I don’t have all the receipts in front of me, but here is what I do know:
On March 6, 2013 we bought 1100.7 litres at $1.2490/litre for a total $1443.51
On January 23, 2012 we bought total $1134.95
On January 4, 2011 we bought 812.80 litres at $0.9690/litre for a total $830.13
I think we’re getting better at conserving fuel. Ridley normally fills up the tank, so while it took us a year to use a tank of oil from 2011 to 2012, it took us 18 months the last time around.
It’s interesting that with a gas furnace, you may be able to reduce your costs by lowering your thermostat, etc. but you will always be paying the monthly fee for the connection to your home, no matter how little gas you use. That’s one advantage of having your own tank (it’s about the only advantage).

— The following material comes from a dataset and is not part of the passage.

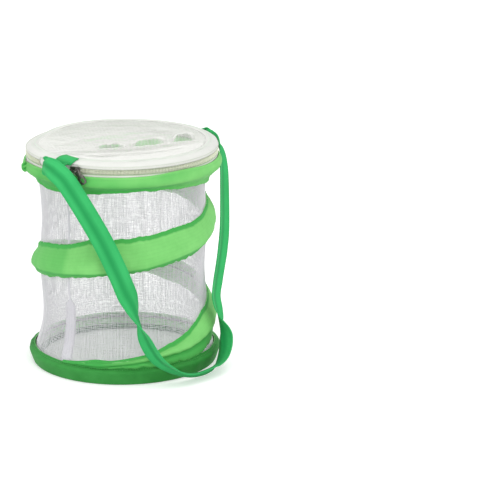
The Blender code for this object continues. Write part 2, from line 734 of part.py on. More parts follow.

I made the call and talked to Darren and asked him to deliver 600 liters to our house. I haven’t seen them do it, but I understand a tanker pulls in front of the house, and they pump fuel into the house as if it were a gasoline or diesel car. Only it isn’t gasoline or diesel. It’s furnace oil, the least efficient fuel you can heat your house with and a producer of a lot of CO2.
I didn’t ask for a full tank this time because I have this optimistic idea that we’re going to dig out the basement and the furnace with it before we use 600 liters of oil. I am optimistic because I am spending some time cleaning out the basement and it feels like things are moving along a bit.
Darren at Ridley Fuels is very helpful and he said the driver would call in the morning and make the arrangements. Both Leanne and I would not be home, so I thought it might be the following week before we saw any oil. He even said he could give me information on the history of fuel consumption for the house since this furnace was installed in 2000. That will let me fill in the gaps for you.
The delivery didn’t happen. Too short notice for both sides. Apparently it’s best to call near the beginning of the week to find a mutually agreeable time.
I felt relieved. I got to thinking.
Do I really have to buy this oil?
Leanne and I lived in Japan for three years in an apartment that had no central heating or hot water. In the cold Gifu winter, we grew accustomed to heating only the room we were in with a propane heater and wearing outdoor coats to go to the toilet.
We have a couple of small electric space heaters we could put in the kids’ rooms. Maybe we could get another one for our bedroom or the bathroom. Electricity in BC is mostly produced by hydro-electric dams, much more sustainable than fossil fuels.
Our wood-burning insert is state-of-the-art and heats up the living and dining rooms very nicely. The heat doesn’t reach the other rooms very effectively, but in the worst case, we could camp in the dining room.
Leanne and I have just been talking about how our credit card bill is now being subsidized by our credit line and it is not sustainable. Do I really want to spend $1000 now?
Of course not!
We will live as a family as long as possible without buying any furnace oil. What could go wrong?
I thumb my nose at the oil tank and say,
“We don’t need you! We will last all winter without buying a single drop of fuel oil! We will save money and reduce our contribution to climate change at the same time! In the spring we will remove the furnace and the fuel tank forever, knowing that even if we have to go through another winter with the reno incomplete, we can survive. Victory!!!”
First, of course, I had to talk to the boss, Leanne, about it.
Her first reaction was that she prefers a warm house to a cold house. Go figure. I began to try to convince her.
I believe this will be a parallel to Jen and Grant of The Clean Bin Project and Just Eat It. Once Leanne gets inspired by this idea, she will do most of the work and I will sit back like Grant and coast. Right honey?
That morning I had to go to work and so Leanne told the kids my idea. After school they told me they are on board. Yay! The Empty Tank Challenge is a go!
It feels like that time 20 years ago when I did a cleansing fast for three weeks. I ate nothing but drank hot water with lemon or lime juice, maple syrup and a little cayenne pepper in it. The biggest impact was breaking the obsession with food and learning that if I do not eat for 12 hours I will not die. Living without heat, hot water and television in Japan also changed our perspectives profoundly.
You can try this at home, too! Simply turn off your heat and see how long it is until you can’t stand the cold anymore. While you are doing it, ask yourself these questions:
How fast does the temperature drop?
How much does the temperature vary throughout the day and night? (this will give you a clue as to how well-insulated and sealed your house is)
Do you notice any draughts? Can they be fixed easily? (forced-air furnaces tend to mask these issues by simply blowing warm air at them)
If you open the blinds and let the sunshine in, how much does that help heat your home?
At what times in the day do you feel that itch to turn on the heat? In which rooms?
Is this really as simple as, “put on a sweater” or is it more complex than that?
When you do turn the heat back on, can you program your thermostat to lower temperatures now that you know you can handle them? You will save money and burn less fuel.